Die zweite Reaktion kam damals von Mary Payne von der Website von Radio London. Sie erwähnte die Suche von Jonathan Myer: “Auch er hat versucht, das Rätsel um Diggs zu lösen. Es gelang ihm, ihn über das Internet auf einer Website ausfindig zu machen, auf der Diggs derzeit Informationen zum Thema Essig bereitstellt. Die URL für Lawrence Diggs ist The Vinegar Man. Auf eine E-Mail-Anfrage von Jonathan Myer, ob Diggs der von Fong-Torres befragte “Caroline DJ” gewesen sei, er-hielt er eine sehr ausweichende Antwort. Diggs sagte, dass er zwar der Interviewte sei und bei Radio Caroline gewesen sei, dass dies aber schon so lange her sei, dass er sich nicht mehr an seine Zeit auf dem Schiff erinnern könne.

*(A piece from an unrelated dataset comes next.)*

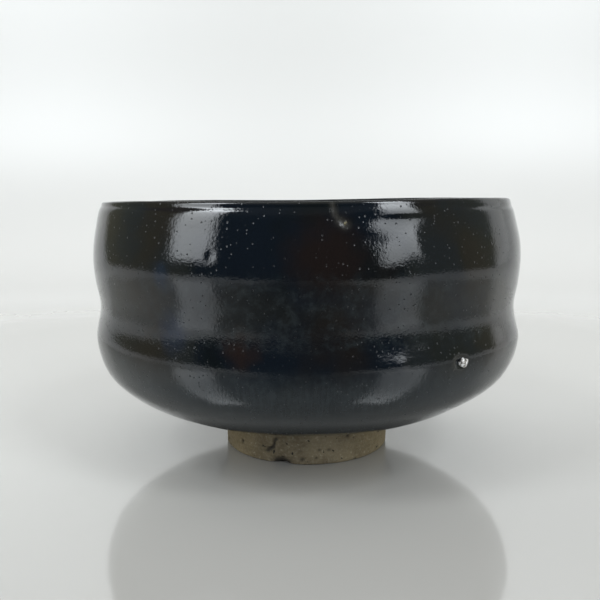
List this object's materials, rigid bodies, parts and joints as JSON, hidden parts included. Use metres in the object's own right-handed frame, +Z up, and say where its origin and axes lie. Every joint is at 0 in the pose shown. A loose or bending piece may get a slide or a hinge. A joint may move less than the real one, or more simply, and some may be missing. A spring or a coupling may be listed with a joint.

Mary Payne hat auch selbst die notwendige Detektivarbeit geleistet. Dazu sagte sie 2003: “Ich stimme zu, dass der Rest des Buches faszinierend ist, aber es wird durch dieses schlecht recherchierte Kapitel sehr beeinträchtigt. Seit ich dieses Kapitel vor etwa drei Jahren gelesen habe, habe ich versucht, dem Geheimnis der Identität von Lawrence Diggs auf den Grund zu gehen. Wie konnte ein erfahrener Journalist wie Ben Fong-Torres jemals auf Diggs hereinfallen? Nichts an diesem Interview mit ihm klingt nach Wahrheit.